Os cristãos, de facto, não se distinguem dos outros homens, nem pela sua terra, nem pela sua língua ou costumes. Com efeito, não moram em cidades próprias, nem falam nenhuma língua estranha, nem têm algum modo especial de viver. A sua doutrina não foi inventada por eles, graças ao talento ou à especulação de homens curiosos, nem professam, como outros, algum ensinamento humano. Pelo contrário, vivendo em casa gregas e bárbaras, conforme a sorte de cada um, e adaptando-se aos costumes do lugar quanto à roupa, ao alimento e ao resto, testemunham um modo de vida admirável e, sem dúvida, paradoxal. Vivem na sua pátria, mas como forasteiros; participam em tudo como cristãos e suportam tudo como estrangeiros. Toda a pátria estrangeira é a pátria deles, e cada pátria é estrangeira. Casam-se como todos e geram filhos, mas não abandonam os recém-nascidos. Põe a mesa em comum, mas não o leito; estão na carne, mas não vivem segundo a carne; moram na terra, mas têm sua cidadania no céu; obedecem às leis estabelecidas, mas com a sua vida ultrapassam as leis; amam a todos e são perseguidos por todos; são desconhecidos e, apesar disso, condenados; são mortos e, deste modo, lhes é dada a vida; são pobres e enriquecem a muitos; carecem de tudo e tem abundância de tudo; são desprezados e, no desprezo, tornam-se glorificados; são amaldiçoados e, depois, proclamados justos; são injuriados, e bendizem; são maltratados, e honram; fazem o bem, e são punidos como malfeitores; são condenados, e alegram-se como se recebessem a vida. Pelos judeus são combatidos como estrangeiros, pelos gregos são perseguidos, aqueles que os odeiam não saberiam dizer o motivo do ódio.
O que acima se reproduz é um pequeno excerto do texto conhecido como “Epístola a Diogneto” , de autor desconhecido.

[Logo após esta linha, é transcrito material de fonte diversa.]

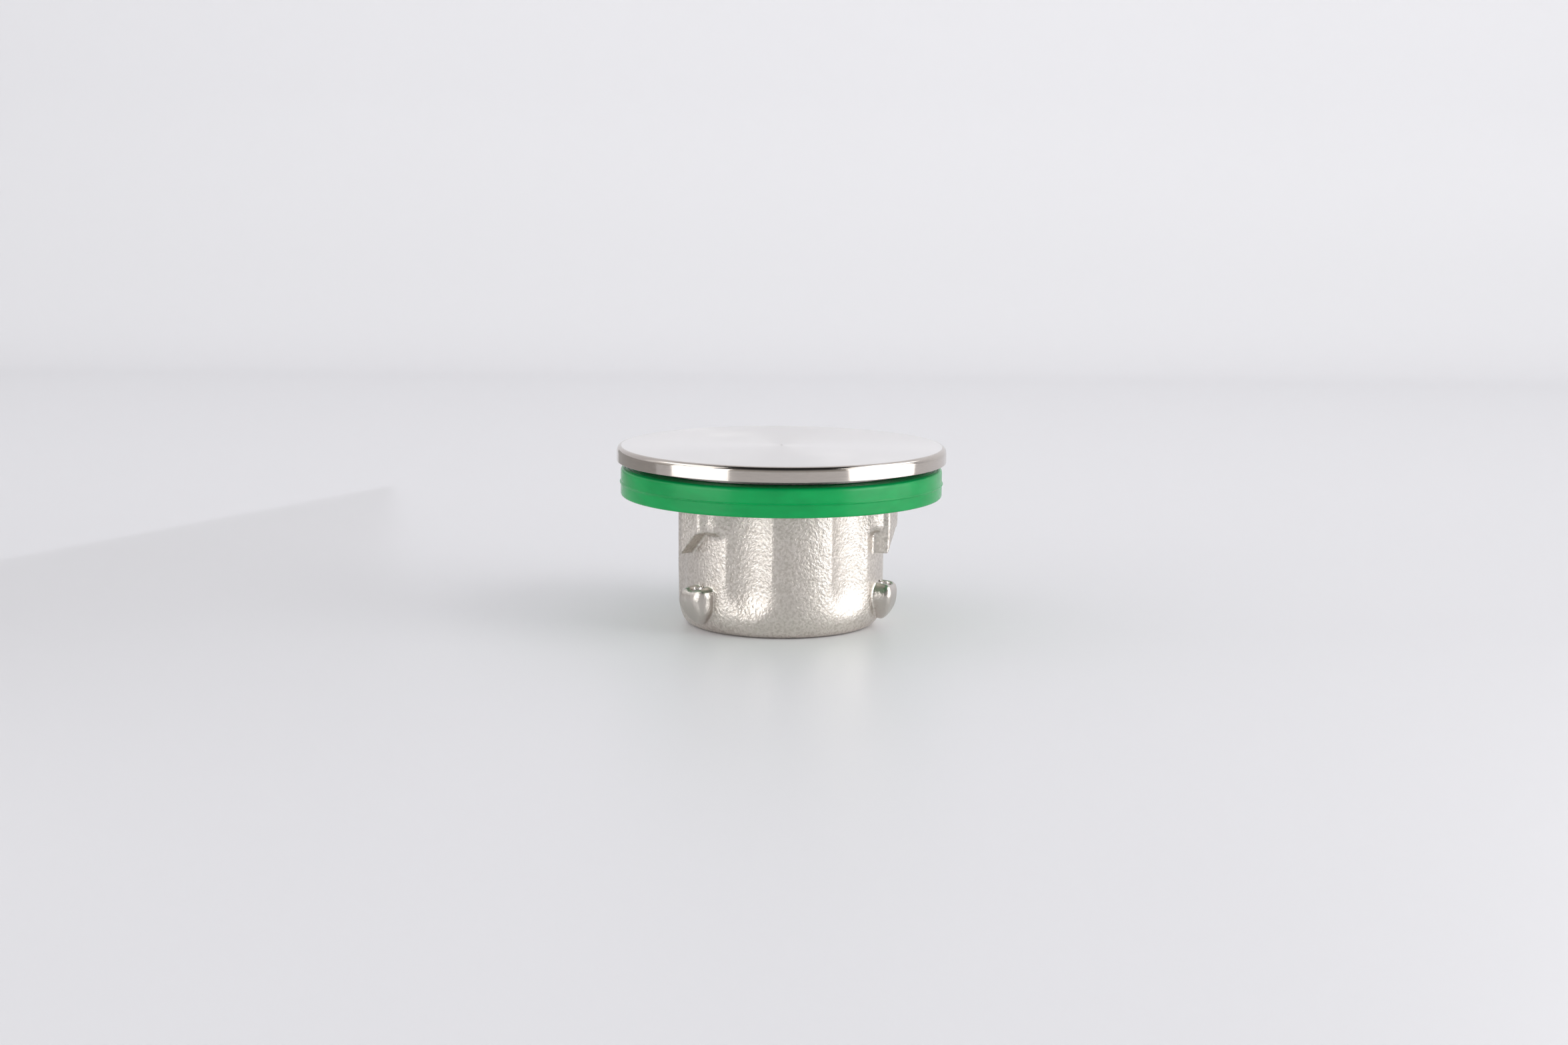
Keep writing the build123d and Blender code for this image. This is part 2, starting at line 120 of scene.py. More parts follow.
class RingSizes(bpy.types.PropertyGroup):
    """Sizes of the seal ring."""

    radius: FloatProperty(name="Radius", description="Outer radius of the ring's wall",
                          default=29.26 * MM, unit="LENGTH")
    lower_lip: FloatProperty(name="Lower lip", description="Inner radius of the lip under the flange",
                             default=22.4 * MM, unit="LENGTH")
    upper_lip: FloatProperty(name="Upper lip", description="Inner radius of the lip over the flange",
                             default=23.0 * MM, unit="LENGTH")
    ridge_pitch: FloatProperty(name="Ridge pitch", description="Distance between the ridges on top",
                               default=0.8 * MM, unit="LENGTH")
    ridge_depth: FloatProperty(name="Ridge depth", description="Depth of the valleys between the ridges",
                               default=0.25 * MM, unit="LENGTH")
    ridge_count: IntProperty(name="Ridges", description="Number of valleys", default=7)
    parting_height: FloatProperty(name="Parting line", description="Height of the mould's parting line",
                                  default=26.0 * MM, unit="LENGTH")


class CastingSizes(bpy.types.PropertyGroup):
    """Sizes of the cast cage and of its skin."""

    bore_radius: FloatProperty(name="Bore radius", description="Radius of the bore below the spider",
                               default=14.9 * MM, unit="LENGTH")
    guide_bore_radius: FloatProperty(name="Guide bore radius", description="Radius of the bore at the spider",
                                     default=15.3 * MM, unit="LENGTH")
    mouth_radius: FloatProperty(name="Mouth radius", description="Radius of the recess for the strainer",
                                default=15.4 * MM, unit="LENGTH")
    groove_radius: FloatProperty(name="Groove radius", description="Radius of the snap ring grooves",
                                 default=16.2 * MM, unit="LENGTH")
    flange_bottom: FloatProperty(name="Flange bottom", description="Height of the flange's underside",
                                 default=24.8 * MM, unit="LENGTH")
    pin_seat_radius: FloatProperty(name="Pin seat radius", description="Radius of the machined pin seats",
                                   default=1.17 * MM, unit="LENGTH")
    pin_seat_circle: FloatProperty(name="Pin seat circle", description="Radius of the circle of pin seats",
                                   default=19.9 * MM, unit="LENGTH")
    pin_seat_height: FloatProperty(name="Pin seat height", description="Height of the pin seats' centres",
                                   default=8.35 * MM, unit="LENGTH")
    skin_step: FloatProperty(name="Skin step", description="Size of the facets of the cast skin",
                             default=0.262 * MM, unit="LENGTH")
    grain_size: FloatProperty(name="Grain size", description="Size of the grain left by the mould",
                              default=0.75 * MM, unit="LENGTH")
    grain_height: FloatProperty(name="Grain height", description="Height of the grain left by the mould",
                                default=0.045 * MM, unit="LENGTH")


class InsertColours(bpy.types.PropertyGroup):
    """Colours of the metals, the polymers and the floor."""

    cast_steel: FloatVectorProperty(name="Cast steel", description="Light tone of the cast skin",
                                    default=(0.74, 0.69, 0.64), size=3, subtype="COLOR")
    cast_shade: FloatVectorProperty(name="Cast steel shade", description="Dark tone of the cast skin",
                                    default=(0.56, 0.515, 0.465), size=3, subtype="COLOR")
    face_steel: FloatVectorProperty(name="Face steel", description="Turned top of the disc",
                                    default=(0.90, 0.885, 0.87), size=3, subtype="COLOR")
    turned_steel: FloatVectorProperty(name="Turned steel", description="Machined faces",
                                      default=(0.76, 0.73, 0.70), size=3, subtype="COLOR")
    rim_steel: FloatVectorProperty(name="Rim steel", description="Polished rim of the disc",
                                   default=(0.58, 0.53, 0.485), size=3, subtype="COLOR")
    seal_green: FloatVectorProperty(name="Seal green", description="Moulded seal ring",
                                    default=(0.002, 0.36, 0.088), size=3, subtype="COLOR")
    bush_white: FloatVectorProperty(name="Bush white", description="Guide bushes and thrust washer",
                                    default=(0.78, 0.76, 0.68), size=3, subtype="COLOR")
    floor_grey: FloatVectorProperty(name="Floor", description="Studio floor",
                                    default=(0.83, 0.828, 0.843), size=3, subtype="COLOR")


class StageSizes(bpy.types.PropertyGroup):
    """Camera and studio around the insert."""

    azimuth: FloatProperty(name="Azimuth", description="Camera's turn about the axis",
                           default=radians(18), subtype="ANGLE")
    distance: FloatProperty(name="Distance", description="Camera's level distance from the axis",
                            default=464 * MM, unit="LENGTH")
    height: FloatProperty(name="Height", description="Camera's height over the floor",
                          default=92.2 * MM, unit="LENGTH")
    aim_height: FloatProperty(name="Aim height", description="Height that the camera looks at",
                              default=18.3 * MM, unit="LENGTH")
    aim_right: FloatProperty(name="Aim right", description="How far right of the axis it looks",
                             default=0.55 * MM, unit="LENGTH")
    roll: FloatProperty(name="Roll", description="Camera's roll", default=radians(0.5), subtype="ANGLE")
    sensor: FloatProperty(name="Sensor", description="Width of the sensor, in millimetres", default=36.0)
    lens: FloatProperty(name="Lens", description="Focal length, in millimetres", default=58.9)
    wall_distance: FloatProperty(name="Wall distance", description="From the axis back to the wall",
                                 default=540 * MM, unit="LENGTH")
    floor_drop: FloatProperty(name="Floor drop", description="How far the floor lies below the foot",
                              default=0.04 * MM, unit="LENGTH")


# ---------------------------------------------------------------- material helpers


def add_node(tree, kind, **settings):
    """New node with its properties set."""
    node = tree.nodes.new(kind)
    for name, value in settings.items():
        setattr(node, name, value)
    return node


def new_finish(name, colour, metallic, roughness):
    """New material with its uniform values on the shader's own sockets."""
    finish = bpy.data.materials.new(name)
    finish.use_nodes = True
    shader = finish.node_tree.nodes["Principled BSDF"]
    shader.inputs["Base Color"].default_value = (*colour, 1.0)
    shader.inputs["Metallic"].default_value = metallic
    shader.inputs["Roughness"].default_value = roughness
    return finish, finish.node_tree, shader


def place_of(tree, scale=(1.0, 1.0, 1.0)):
    """Object coordinates, stretched by the scale."""
    place = add_node(tree, "ShaderNodeTexCoord")
    mapping = add_node(tree, "ShaderNodeMapping")
    mapping.inputs["Scale"].default_value = scale
    tree.links.new(place.outputs["Object"], mapping.inputs["Vector"])
    return mapping.outputs["Vector"]


def noise_of(tree, place, size, detail=2.0, roughness=0.5, distortion=0.0):
    """Noise with features of about that size, in metres."""
    noise = add_node(tree, "ShaderNodeTexNoise")
    tree.links.new(place, noise.inputs["Vector"])
    noise.inputs["Scale"].default_value = 1.0 / size
    noise.inputs["Detail"].default_value = detail
    noise.inputs["Roughness"].default_value = roughness
    noise.inputs["Distortion"].default_value = distortion
    return noise.outputs["Fac"]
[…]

Trata o mesmo, na sua essência, de retirar dúvidas e esclarecer o seu destinatário, provavelmente um pagão de cultura, interessado em conhecer mais de perto as grandes linhas da nova fé que cruzavam as antigas províncias do Império Romano. Qual o Deus e que tipo de culto lhe era prestado e as razões históricas do tardio aparecimento desta religião ? Seriam perguntas para as quais se procurava uma resposta, suficientemente elucidativa, e que enquadrasse o destinatário, em linhas gerais com a nova realidade deste povo.
O texto integral, de quual se recomenda a leitura, é marcado, no seu desenvolvimento, como uma crítica ao paganismo vigente, mas igualmente ao judaísmo, fazendo, em simultâneo, a defesa da grandeza e superioridade da fé cristã.
A Epístola a Diogneto é, como alguém já caracterizou, “uma jóia da literatura cristã primitiva” sobre o qual , infelizmente , não se sabe muito. Autor, data, local, tal como o nome do destinatário, são dados que se desconhecem; este facto não lhe pode, no entanto, retirar a importância que tem, e que lhe garantiu, ao longo dos séculos, ser destacado como uma das obras mais brilhantes da primeva literatura cristã. Pensa-se que o destinatário mais provável desta carta fosse o Imperador Adriano, quando era ainda Arconte ( supremo magistrado de um tribunal ), em Atenas, nos alvores do segundo século da nossa era.
Veio à minha memória esta Carta a Diogneto, quando lia, ontem, o texto do pastor Ricardo Gondim onde este explanava as suas mágoas sobre o exercício do seu próprio ministério nos tempos actuais bem como sobre o estado do cristianismo actual e a sua importância e impacto no nosso mundo, agora e no futuro, o mundo contemporâneo, e o vindouro, o do século XXI. Como são diferentes as realidades, num e noutro mundo, numa e noutra igreja, mas como, ao mesmo tempo, se parecem, contudo, mais pelas diferenças do que pelas semelhanças. Desiderato e Propósito, dois vocábulos que poderiam perfeitamente epígrafar este meu texto, hoje, Domingo, Dia do Senhor. Dia , por excelência, para começar, quiçá, a dar expressão e significado a uma Fé Renovada. Uma Fé que marque o nosso tempo, como marcou o do autor da carta a Diogneto, apenas pela melhores razões, e não pelas piores, como está a acontecer, um pouco por todo o lado, onde se afirma o Nome de Cristo.
Jesus merece o melhor de nós porque deu tudo por nós.